As many of you have seen, I made a 60 Deg. Dovetail cutter and the reason I made it was to make some QCTP holders.  I'm just about finished my first one, which was a prototype and then i'm going to batch out a bunch.  I'm very please with how this is turning out.....  I made this one to hold 1" turning tools as the stock BXA tool holder only support 5/8" tools.  I have a few 1" carbide insert tool holder that I picked in some too lots that I purchased so now I can use them without having to mill down the shanks to 5/8".  I made a knurled height adjustment dial that is much more substantial than what is included on the stock holders.  It has a much nicer feel.  It rides on a 3/8 -24 piece of threaded stock.  

Below are a few pics.  Pretty much all that I left are the set screws.  They are 3/8 - 16 and I didn't have anything on hand.  I'll visit a bolt store on Tuesday and get this project finished.


----------



## PeterT (Feb 15, 2016)

Nice. Do you have a plan on blackening/surface protection?


----------



## Geoff (Feb 15, 2016)

I'm not sure, I haven't thought about it.  I have never done any blackening but maybe this would be a good opportunity to learn the technique.


----------



## Tom Kitta (May 15, 2016)

You can buy a solution to easily blacken all metal - you just dip your stuff in.

How high from the compound is your center? Mine is 29mm. So If I used 1 inch tool bits I would only have 4mm of metal under the bit. I could "hang" the tool bit off the compound unsupported underneath by it but that feels kind of flimsy. The 3/4 inch idea seems better as 19mm bits would still give me 10mm of metal under the bit.

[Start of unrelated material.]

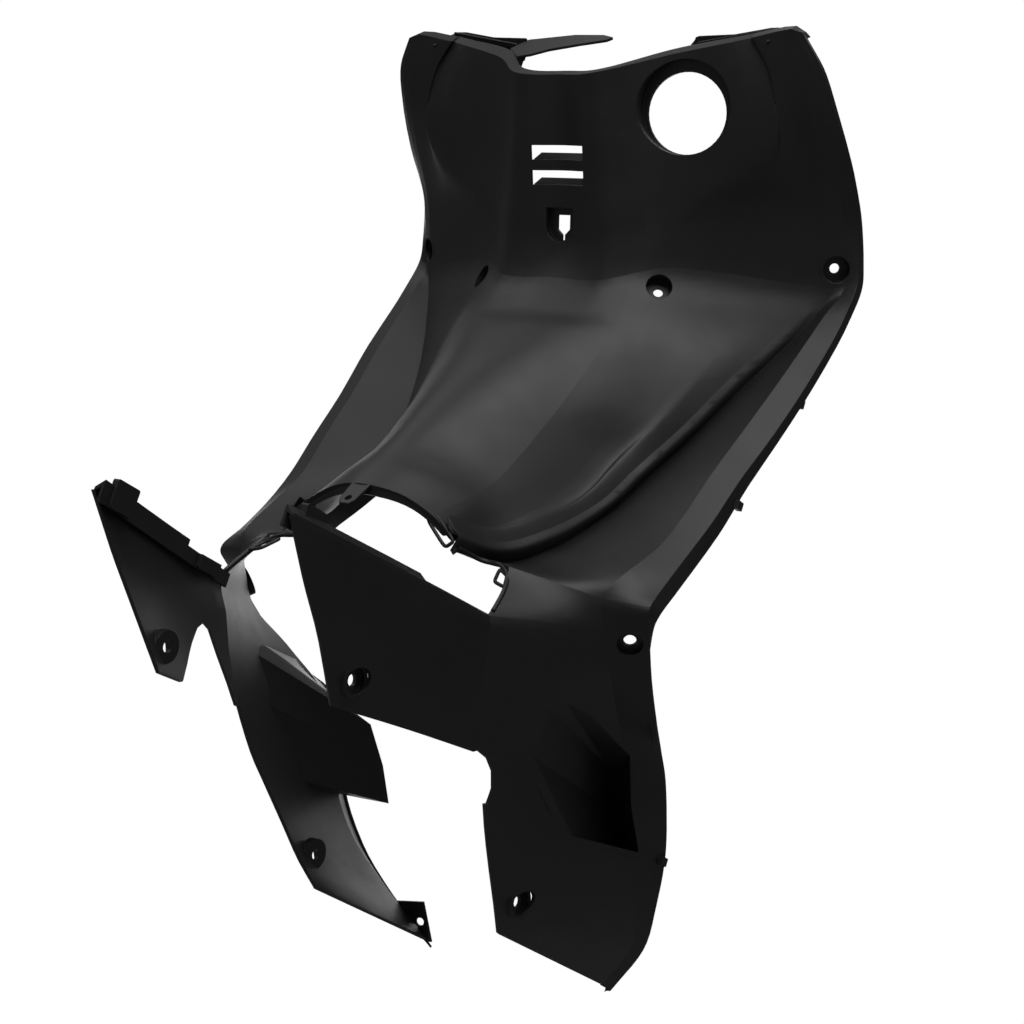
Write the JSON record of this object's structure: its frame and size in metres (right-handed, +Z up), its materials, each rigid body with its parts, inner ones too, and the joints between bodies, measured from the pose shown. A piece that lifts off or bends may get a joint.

When I get my mill going I probably get 3-5 new holders done in a single pass - it doesn't seem like I would ever need more.


----------



## PeterT (May 15, 2016)

4mm sounds pretty skinny to me. It would be better to have more meat on the lower ledge me thinks. The downward cutting pressure of the bit is going to want to shear that corner and especially with any interrupted cutting. Even tightening the set screws down will add base stress to the same corner area. I know shaving down oversized shanks is not appealing, but something with less height would be a better solution Hey, that's what AliExpress tools are for - nice cheap tooling & the metal is probably easily machineable too! ps - some guys only mill off a rectangle portion of the shank to fit their tool block, say .5 wide x 0.1 deep leaving the rest of tool shank section intact if its like 1x1.

I'm using the cold dip blackening stuff. It's ok I guess, not super. That's why I was asking the question. There are more concentrated solutions (Caswell) & then you get into the hot dipping & nastier chemicals which seem better but more involved.


----------